Emily Logan, Chief Commissioner of the Irish Human Rights and Equality Commission stated:

Over 13% of Ireland’s population have a disability, that signifies over 643,000 people who are looking to this Convention, and Ireland’s implementation of it, to ensure the full and equal enjoyment of all human rights and fundamental freedoms by all persons with disabilities, and to promote respect for their inherent dignity.

Viewing disability from a human rights perspective involves an evolution in thinking and acting by States and all sectors of society so that persons with disabilities are no longer considered to be recipients of charity or objects of others’ decision-making but as active participants in the exercise of their rights. It is about celebrating human diversity.

Co-author of the report, Dr. Joanne Banks of the ESRI stated:

Although there has been a considerable reduction in the prevalence of discrimination among people with disabilities, there remains a substantial ‘discrimination gap’ between those with and those without disabilities.

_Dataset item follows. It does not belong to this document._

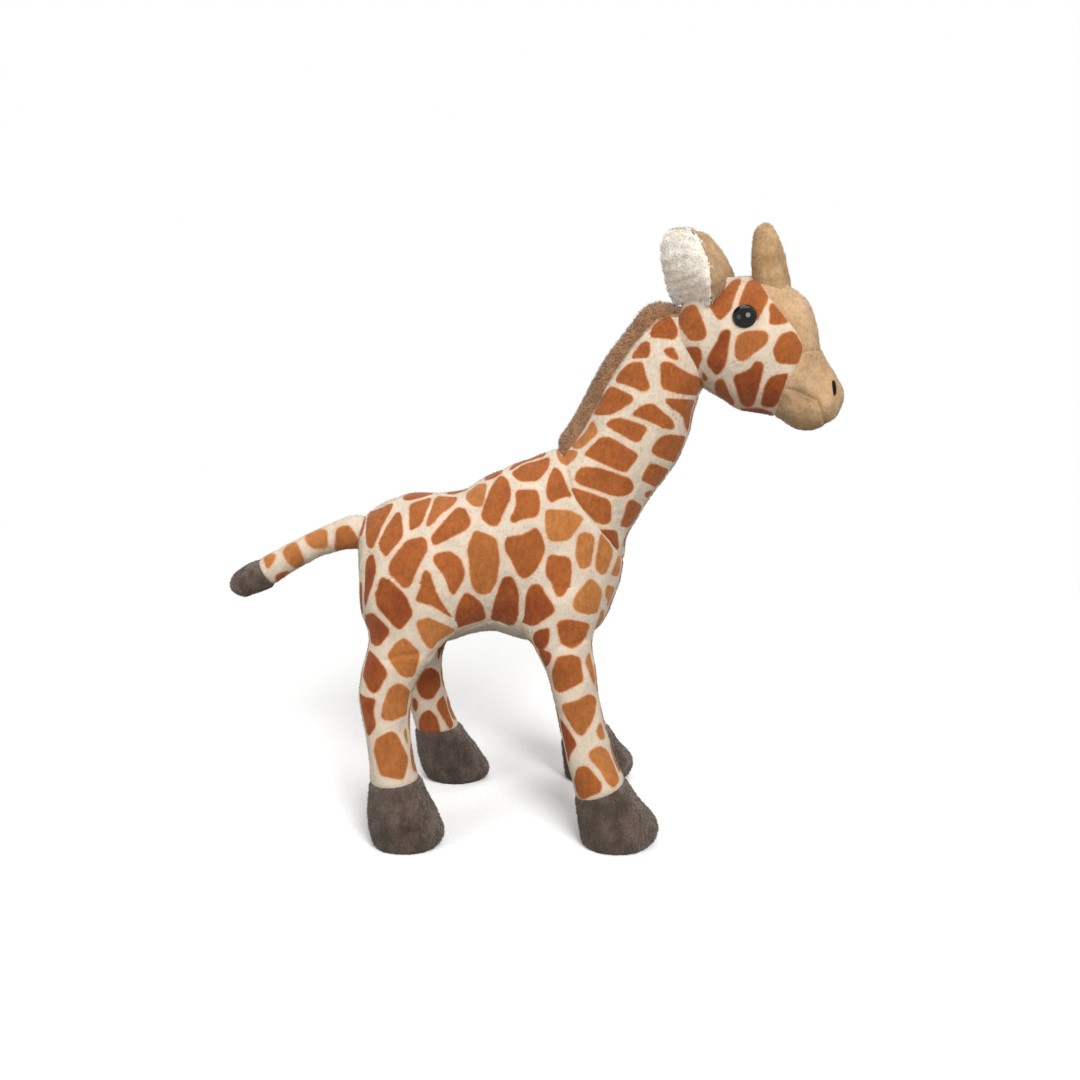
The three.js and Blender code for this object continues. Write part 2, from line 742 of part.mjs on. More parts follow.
// Tail with its dark tip
const tailPoint = inSide(rumpShare * bodyLength, bellyHeight + tailRootShare * bodyDepth);
const tailRings = tailShares.map(([back, drop, depth, heading]) => {
  const center = inSide(tailPoint.x - back * tailLength, tailPoint.z - drop * tailDrop);
  return ring(center, depth * tailDepth, depth * tailDepth, heading);
});
const tailRoot = tailPoint.clone().add(inSide(tailDepth / 2, 0));
const tailEnd = inSide(tailPoint.x - tailLength, tailPoint.z - tailDrop);
const tail = solid(stuffedForm(tailRoot, tailRings, tailEnd, smallAround));
const bodyWagged = swept(offset(torso, swingGap), tailPoint, vertical, tailWagAngle);
const tailTipSide = (gap) => {
  const seam = inSide(tailPoint.x - tailSeamShare * tailLength, tailPoint.z - tailSeamDropShare * tailDrop);
  return beyond(seam.x + gap, seam.z, tailSeamHeading);
};
const tailBody = without(tail, bodyWagged);
place(giraffe, 'tail', without(tailBody, tailTipSide(seamGap)), printPlush());
place(giraffe, 'tail_tip', tailBody.intersect(tailTipSide(0)), darkPlush());

// Legs: each turns at its hip and stands on a flat sole
const hoofRing = 7;
function leg(name, side, spec) {
  const reach = (footSpacing - hipSpacing) / 2;
  const spread = (up) => side * (hipSpacing / 2 + reach * (1 - up));
  const lean = Math.tan(radians(spec.swing));
  const hipX = spec.hipX + spec.step;
  const rings = spec.shares.map(([along, up, depth, width]) => {
    const x = hipX + along * spec.hipHeight + (1 - up) * spec.hipHeight * lean;
    return ring(at(x, spread(up), up * spec.hipHeight), depth * spec.depth, width * legWidth, 90);
  });
  const dome = hipTurns.map((turn) => {
    const rise = (spec.depth / 2) * Math.sin(radians(turn));
    const shrink = Math.cos(radians(turn));
    const center = at(hipX, side * hipSpacing / 2, spec.hipHeight + rise);
    return ring(center, spec.depth * shrink, legWidth * shrink, 90);
  });
  const top = at(hipX, side * hipSpacing / 2, spec.hipHeight + spec.depth / 2);
  const bottom = rings[rings.length - 1].center.clone();
  bottom.z -= soleCut;
  const form = stuffedForm(top, [...dome, ...rings], bottom, limbAround);
  const hip = at(hipX, side * hipSpacing / 2, spec.hipHeight);
  const bodySwung = swept(offset(torso, swingGap), hip, lateral, legSwingAngle);
  const floor = boxCutter(at(-2 * overrun, -2 * overrun, -overrun), at(2 * overrun, 2 * overrun, 0));
  const whole = without(solid(form), bodySwung, floor);
  const seamX = rings[hoofRing].center.x;
  const hoofSide = (gap) => {
    const matrix = new THREE.Matrix4().makeRotationY(-radians(spec.seamLean));
    matrix.setPosition(seamX, 0, spec.seam + gap);
    return boxCutter(at(-overrun, -2 * overrun, -overrun), at(overrun, 2 * overrun, 0), matrix);
  };
  place(giraffe, `leg_${name}`, without(whole, hoofSide(seamGap)), printPlush());
  place(giraffe, `hoof_${name}`, whole.intersect(hoofSide(0)), darkPlush());
}

const hindSpec = {
  hipX: hindHipShare * bodyLength,
  hipHeight: bellyHeight + hindHipRise,
  depth: hindLegDepth,
  shares: hindLegShares,
  seam: hindHoofSeam,
  seamLean: hindHoofSeamLean,
};
const foreSpec = {
  hipX: foreHipShare * bodyLength,
  hipHeight: bellyHeight + foreHipRise,
  depth: foreLegDepth,
  shares: foreLegShares,
  seam: foreHoofSeam,
  seamLean: foreHoofSeamLean,
};
leg('hind_right', -1, { ...hindSpec, step: 0, swing: 0 });
leg('hind_left', 1, { ...hindSpec, step: leftHindStep, swing: leftHindSwing });
leg('fore_right', -1, { ...foreSpec, step: 0, swing: 0 });
leg('fore_left', 1, { ...foreSpec, step: leftForeStep, swing: leftForeSwing });

export default giraffe;
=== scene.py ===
# Plush giraffe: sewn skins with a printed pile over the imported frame
import math

import bpy
import numpy as np
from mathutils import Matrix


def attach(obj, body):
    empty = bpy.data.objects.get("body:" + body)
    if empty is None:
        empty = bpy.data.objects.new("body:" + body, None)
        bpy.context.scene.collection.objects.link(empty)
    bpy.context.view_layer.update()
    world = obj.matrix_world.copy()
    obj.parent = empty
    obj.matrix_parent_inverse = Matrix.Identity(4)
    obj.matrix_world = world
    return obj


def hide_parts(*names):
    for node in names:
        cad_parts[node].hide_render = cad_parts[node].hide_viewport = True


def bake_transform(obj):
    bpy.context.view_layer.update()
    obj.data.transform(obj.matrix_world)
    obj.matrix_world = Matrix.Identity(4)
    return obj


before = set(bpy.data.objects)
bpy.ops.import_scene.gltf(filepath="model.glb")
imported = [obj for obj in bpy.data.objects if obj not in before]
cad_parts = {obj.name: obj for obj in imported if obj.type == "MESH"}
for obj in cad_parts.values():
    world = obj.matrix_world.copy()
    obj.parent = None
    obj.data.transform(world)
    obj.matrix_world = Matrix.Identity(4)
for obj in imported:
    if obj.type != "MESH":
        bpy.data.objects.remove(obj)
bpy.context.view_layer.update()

rng = np.random.default_rng(11)

# The photograph's camera, in millimetres, degrees and pixels of its 1080 frame
photoView = {"place": (5.9, -548.0, 268.72), "pitch": 12.5764, "focal": 1111.49, "middle": 540.0}
pixelsPerMm = 2.03  # in the toy's middle plane
bothSides = (("right", -1), ("left", 1))


def placeCamera(view):
    # Looks along +Y, tipped down by the pitch; the lens is the focal length over the frame's width
    data = bpy.data.cameras.new("photoCamera")
    data.sensor_width = 36
    data.lens = view["focal"] / (2 * view["middle"]) * data.sensor_width
    camera = bpy.data.objects.new("photoCamera", data)
    bpy.context.collection.objects.link(camera)
    camera.location = [part * 0.001 for part in view["place"]]
    camera.rotation_euler = (math.radians(90 - view["pitch"]), 0, 0)
    bpy.context.scene.camera = camera


def toPixels(points):
    # Pinhole view: the offset from the camera over its depth, times the focal length
    offset = points - np.array(photoView["place"])
    turn = math.radians(photoView["pitch"])
    depth = offset[..., 1] * math.cos(turn) - offset[..., 2] * math.sin(turn)
    rise = offset[..., 1] * math.sin(turn) + offset[..., 2] * math.cos(turn)
    across = photoView["middle"] + photoView["focal"] * offset[..., 0] / depth
    return np.stack([across, photoView["middle"] - photoView["focal"] * rise / depth], -1)


placeCamera(photoView)
print("camera placed")


# Surfaces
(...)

The findings point to the need for greater awareness among policy makers and service providers of discrimination in social settings such as accessing health services.

Via www.ihrec.ie

Equinet Work on UNCRPD

On 3-4 October 2018, the European Network of National Human Rights Institutions (ENNHRI) and the European Network of Equality Bodies’ (Equinet) host a training event for equality bodies and National Human Rights Institutions (NHRIs) on the Engagement of the article 33(2) Independent Monitoring Mechanisms (IMMs) with the UNCRPD Committee and Disabled Persons’ Organisations (DPOs).

The aim of the training session is to increase and support strategic capacity of equality bodies and NHRIs to engage with the UNCRPD Committee and DPOs.